Au contraire, extrêmement à l’aise avec le matériel le plus intime, il filme ce voyage initiatique de plus en plus poignant dans une grande économie d’effets de mise en scène, mais avec une justesse de ton qui permet d’y croire de bout en bout. On n’est pas dans les révélations spectaculaires ou les rebondissements bouleversants, mais plutôt dans une accumulation de toutes petites choses qui, par touches subtiles, amènent à vivre avec le personnage ces rencontres tantôt décevantes, tantôt revigorantes, qui dans tous les cas lui permettent de faire le point sur sa propre vie.

En cinéphile facétieux, Philippe Lioret joue également avec les attentes de ses spectateurs, laissant sans cesse le récit ouvert à un basculement, ou tout au moins à une dérive vers un autre histoire. A plusieurs reprises, et notamment dans les excellentes séquences au bord du lac, on sent ainsi le genre sur le point de contaminer le récit, transformant une situation a priori dramatique en huis-clos anxiogène qui flirte avec le thriller. Et c’est vrai qu’on est bien dans une enquête, avec son lot d’indices, de fausses pistes et de rebondissements. L’enquête d’un trentenaire qui s’interroge sur ses origines, se rend au bout du monde pour essayer de comprendre d’où il vient, et, en guide de réponses et réconfort, découvre non-dits, suspicion et fin de non-recevoir.

Il y a en effet une forme de noirceur dans le portrait que Philippe Lioret dresse de Jean, le défunt, et de ses deux fils, peu aimables, imbus d’eux-mêmes et obnubilés par l’argent et la réussite matérielle. On retrouve bien là le réalisateur de Welcome et de Toutes nos envies, cet humaniste pour qui "l’argent ne se mange pas" (une citation du film qu’il aime répéter en interview) et chez qui toute histoire cache un fonds social plus ou moins flagrant, mais toujours engagé.
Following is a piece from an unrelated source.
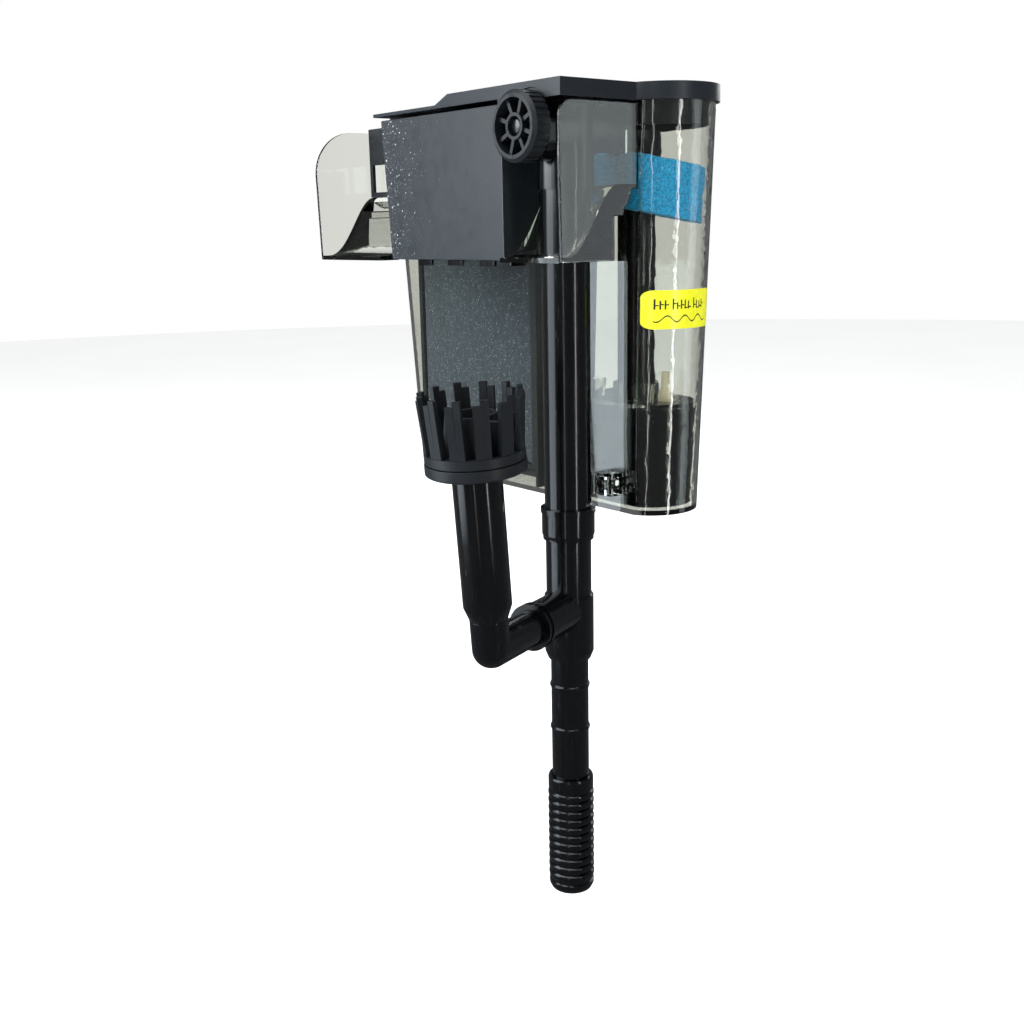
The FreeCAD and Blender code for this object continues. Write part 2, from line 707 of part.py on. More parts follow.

Cette fois, on se délecte avec une certaine cruauté de ce duo de frères à la recherche du corps de leur père et qui se déchirent pour des questions d’héritage, sans réelle notion de décence ou de deuil.

C’est d’autant plus réjouissant que les acteurs sont tous excellents, d’un Pierre Deladonchamps presque candide à un Gabriel Arcand bourru à point, en passant par Catherine de Léan, Marie-Thérèse Fortin, Pierre-Yves Cardinal et Patrick Hivon qui apportent force et profondeur aux rôles plus secondaires. Sans esbroufe, mais sans fausse modestie, Philippe Lioret propose ainsi un film d’une grande simplicité, sans être simpliste, qui réunit la force d’un récit intime, le plaisir d’un second degré qui vire presque au polar et l’immense magie du cinéma en tant que formidable machine à raconter des histoires et créer des émotions.